── Data excerpt ──

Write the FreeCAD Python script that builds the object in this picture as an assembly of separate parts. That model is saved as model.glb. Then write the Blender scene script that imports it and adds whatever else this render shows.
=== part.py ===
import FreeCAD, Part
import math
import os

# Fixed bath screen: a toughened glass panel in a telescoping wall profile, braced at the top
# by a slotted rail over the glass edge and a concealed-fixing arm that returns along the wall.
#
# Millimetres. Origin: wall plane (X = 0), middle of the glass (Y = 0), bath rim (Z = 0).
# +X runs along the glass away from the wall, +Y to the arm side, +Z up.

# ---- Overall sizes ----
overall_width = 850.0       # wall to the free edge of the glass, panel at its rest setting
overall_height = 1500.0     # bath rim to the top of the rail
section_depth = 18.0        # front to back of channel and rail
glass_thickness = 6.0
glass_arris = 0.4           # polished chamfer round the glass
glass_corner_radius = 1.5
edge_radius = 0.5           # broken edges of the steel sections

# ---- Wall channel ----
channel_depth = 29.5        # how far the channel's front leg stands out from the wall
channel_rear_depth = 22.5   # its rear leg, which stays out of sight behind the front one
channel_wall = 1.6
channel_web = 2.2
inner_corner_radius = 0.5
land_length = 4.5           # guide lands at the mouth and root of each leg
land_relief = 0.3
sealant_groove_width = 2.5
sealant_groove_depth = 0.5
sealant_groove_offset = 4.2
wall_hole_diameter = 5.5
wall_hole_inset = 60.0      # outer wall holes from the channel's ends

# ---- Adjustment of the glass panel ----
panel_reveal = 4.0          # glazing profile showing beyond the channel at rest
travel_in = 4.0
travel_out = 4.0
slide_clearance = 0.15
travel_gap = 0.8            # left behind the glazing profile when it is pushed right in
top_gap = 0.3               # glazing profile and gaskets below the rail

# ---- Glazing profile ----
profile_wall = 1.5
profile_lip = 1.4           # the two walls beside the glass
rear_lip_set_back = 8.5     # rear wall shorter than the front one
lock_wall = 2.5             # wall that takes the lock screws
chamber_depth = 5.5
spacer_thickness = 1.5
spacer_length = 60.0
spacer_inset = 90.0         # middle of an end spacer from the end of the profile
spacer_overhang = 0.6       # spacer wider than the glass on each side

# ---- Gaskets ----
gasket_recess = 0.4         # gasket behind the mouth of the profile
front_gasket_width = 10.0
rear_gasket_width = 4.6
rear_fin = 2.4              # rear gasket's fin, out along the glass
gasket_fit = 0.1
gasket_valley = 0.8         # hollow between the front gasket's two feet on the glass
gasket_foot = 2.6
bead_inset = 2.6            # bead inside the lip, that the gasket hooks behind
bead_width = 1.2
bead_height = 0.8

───

§ Instructions to follow: Display every line of the listing that contains the string "FreeCAD".

§ Final result:
Write the FreeCAD Python script that builds the object in this picture as an assembly of separate parts. That model is saved as model.glb. Then write the Blender scene script that imports it and adds whatever else this render shows.
import FreeCAD, Part